13. En dernier lieu, il ressort de la lecture de la décision du 27 mars 2015 que le placement préventif de Mme B... en quartier disciplinaire a pris effet le vendredi 27 mars 2015 à 15 heures 25. Toutefois, cette décision ne prévoit elle-même aucune durée de placement. Si la requérante soutient que la durée de son placement, en prenant fin le lundi 30 mars 2015 à 13 heures 33, aurait excédé la durée maximale fixée par l'article 91 de la loi du 24 novembre 2009 et par le premier alinéa de l'article R. 57-7-19 du code de procédure pénale, cette circonstance ne concernait que les modalités d'exécution de la décision du 27 mars 2015 et ne saurait, en tout état de cause, affecter sa légalité. Il s'en suit également que les moyens tirés de l'illégalité ou de l'inconstitutionnalité des dispositions de l'article R. 57-7-19 du code de procédure pénale relatives aux règles de computation des délais de placement présentent un caractère inopérant.

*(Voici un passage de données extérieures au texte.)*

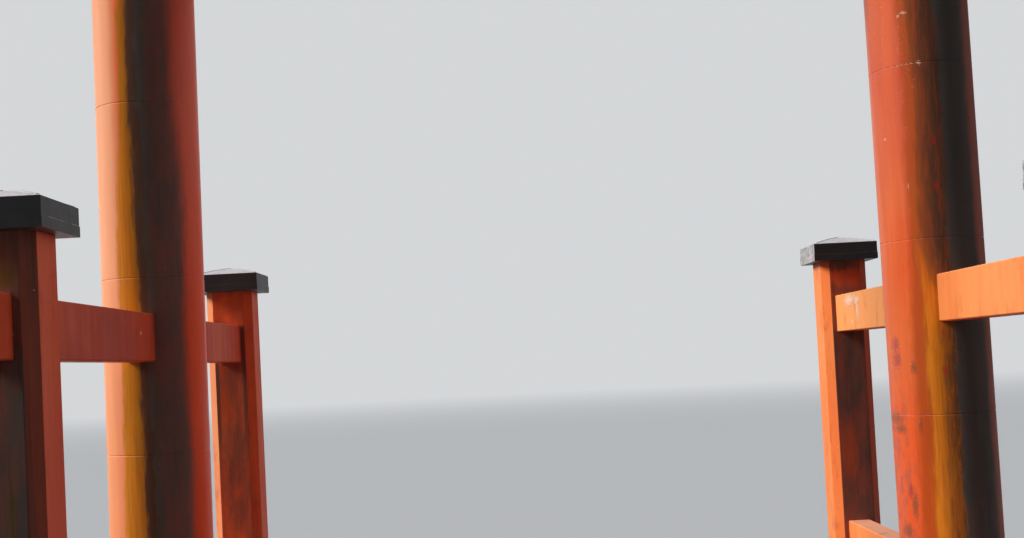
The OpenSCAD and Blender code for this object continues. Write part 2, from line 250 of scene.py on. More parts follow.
class Finish:
    """A material or the surroundings under construction; every node in it comes from node()."""

    def __init__(self, owner):
        owner.use_nodes = True
        self.owner = owner
        self.tree = owner.node_tree
        self.tree.nodes.clear()

    def node(self, kind, settings=None, sockets=None, output=0):
        """Adds a node of a type, with its settings first and then its sockets' values or wires."""
        node = self.tree.nodes.new(kind)
        for name, value in (settings or {}).items():
            setattr(node, name, value)
        for name, value in (sockets or {}).items():
            if isinstance(value, Wire):
                self.tree.links.new(value.socket, node.inputs[name])
            else:
                node.inputs[name].default_value = value
        return Wire(self, node.outputs[output]) if node.outputs else None

    def several(self, outputs, kind, sockets=None):
        """Adds a node and gives back more than one of its outputs."""
        node = self.node(kind, None, sockets).socket.node
        return [Wire(self, node.outputs[output]) for output in outputs]

    @cached_property
    def place(self):
        """A point of the piece, in the piece's own coordinates."""
        return self.node("ShaderNodeTexCoord", output="Object")

    @cached_property
    def axes(self):
        """The same point as three numbers, of which the last is its height."""
        return self.several(range(3), "ShaderNodeSeparateXYZ", {0: self.place})

    @cached_property
    def normal(self):
        """Which way the surface faces."""
        return self.node("ShaderNodeTexCoord", output="Normal")

    def scaled(self, scale):
        """The point's coordinates times a scale for each axis."""
        return self.node("ShaderNodeMapping", None, {"Vector": self.place, "Scale": scale})

    def along(self, vector, direction):
        """How far a vector points in a direction."""
        return self.measure("DOT_PRODUCT", vector, direction)

    def measure(self, operation, first, second):
        """A number from two vectors."""
        return self.node("ShaderNodeVectorMath", {"operation": operation}, {0: first, 1: second}, "Value")

    def ramp(self, value, low, high, start=0.0, end=1.0):
        """A smooth step of a value from start to end, between low and high."""
        return self.node("ShaderNodeMapRange", {"interpolation_type": "SMOOTHSTEP"}, {
            0: value, 1: low, 2: high, 3: start, 4: end})

    def facing(self, direction, low, high):
        """1 where the surface faces a direction, and 0 where it faces away."""
        return self.ramp(self.along(self.normal, direction), low, high)

    def noise(self, scale, detail=3.0, roughness=0.55):
        """Noise with one scale for all axes, or with one for each of the three."""
        place = self.place
        if isinstance(scale, tuple):
            place = self.scaled(scale)
            scale = 1.0
        return self.node("ShaderNodeTexNoise", None, {
            "Vector": place, "Scale": scale, "Detail": detail, "Roughness": roughness})

    def clumps(self, scale, low, high, detail=3.0, roughness=0.55):
        """Noise that is cleared below low and full above high."""
        return self.ramp(self.noise(scale, detail, roughness), low, high)

    def stain(self, centre, size, ragged, edge):
        """A blotch or run: 1 inside an ellipsoid of that size, with a ragged edge."""
        scale = tuple(1 / s for s in size)
        reach = self.measure("DISTANCE", self.scaled(scale), tuple(c * s for c, s in zip(centre, scale)))
        return self.ramp(reach + ragged, 1.0 - edge, 1.0 + edge, 1.0, 0.0)

    def mix(self, share, first, second):
        """Two colours mixed."""
        return self.node("ShaderNodeMix", {"data_type": "RGBA"}, {
            0: share, 6: opaque(first), 7: opaque(second)}, 2)

    def bump(self, height):
        """A normal bent by a height in metres."""
        return self.node("ShaderNodeBump", None, {"Height": height, "Distance": 1.0, "Strength": 1.0})

    def surface(self, sockets):
        """Closes the material with one surface shader."""
        return self.close(self.node("ShaderNodeBsdfPrincipled", None, sockets))

    def close(self, shader, kind="ShaderNodeOutputMaterial"):
        """Leads a shader to the output, and gives back what it belongs to."""
        self.node(kind, None, {"Surface": shader})
        return self.owner


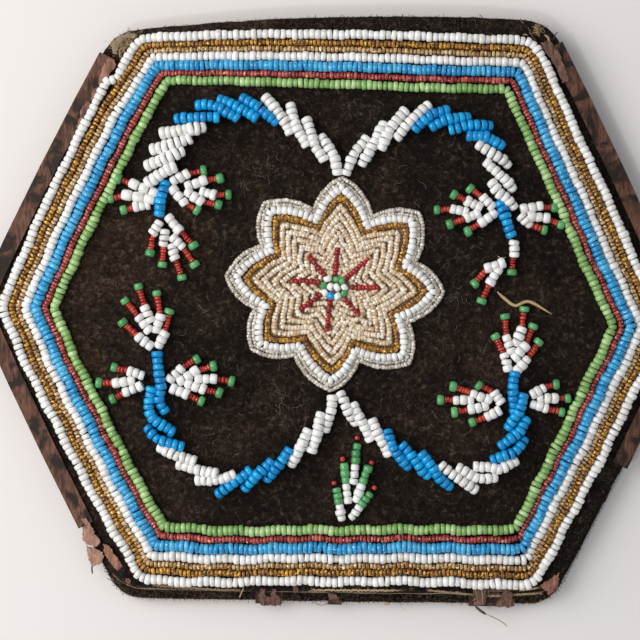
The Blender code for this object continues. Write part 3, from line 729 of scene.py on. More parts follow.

14. Il résulte de tout ce qui précède que Mme B... n'est pas fondée à soutenir que c'est à tort que, par le jugement attaqué, le tribunal administratif de Strasbourg a rejeté sa demande.
Sur les frais liés à l'instance :
15. Aux termes de l'article L. 761-1 du code de justice administrative : " Dans toutes les instances, le juge condamne la partie tenue aux dépens, ou à défaut la partie perdante, à payer à l'autre partie la somme qu'il détermine, au titre des frais exposés et non compris dans les dépens. Le juge tient compte de l'équité ou de la situation économique de la partie condamnée. Il peut, même d'office, pour des raisons tirées des mêmes considérations, dire qu'il n'y a pas lieu à cette condamnation ".
16. Ces dispositions font obstacle à ce que soit mis à la charge de la l'Etat, qui n'est pas, dans la présente instance, la partie perdante, le versement de la somme demandée par Mme B... au titre des frais exposés et non compris dans les dépens.
DÉCIDE :
Article 1er : La requête de Mme B... est rejetée.
Article 2 : Le présent arrêt sera notifié à Mme C... B... et au garde des sceaux, ministre de la justice.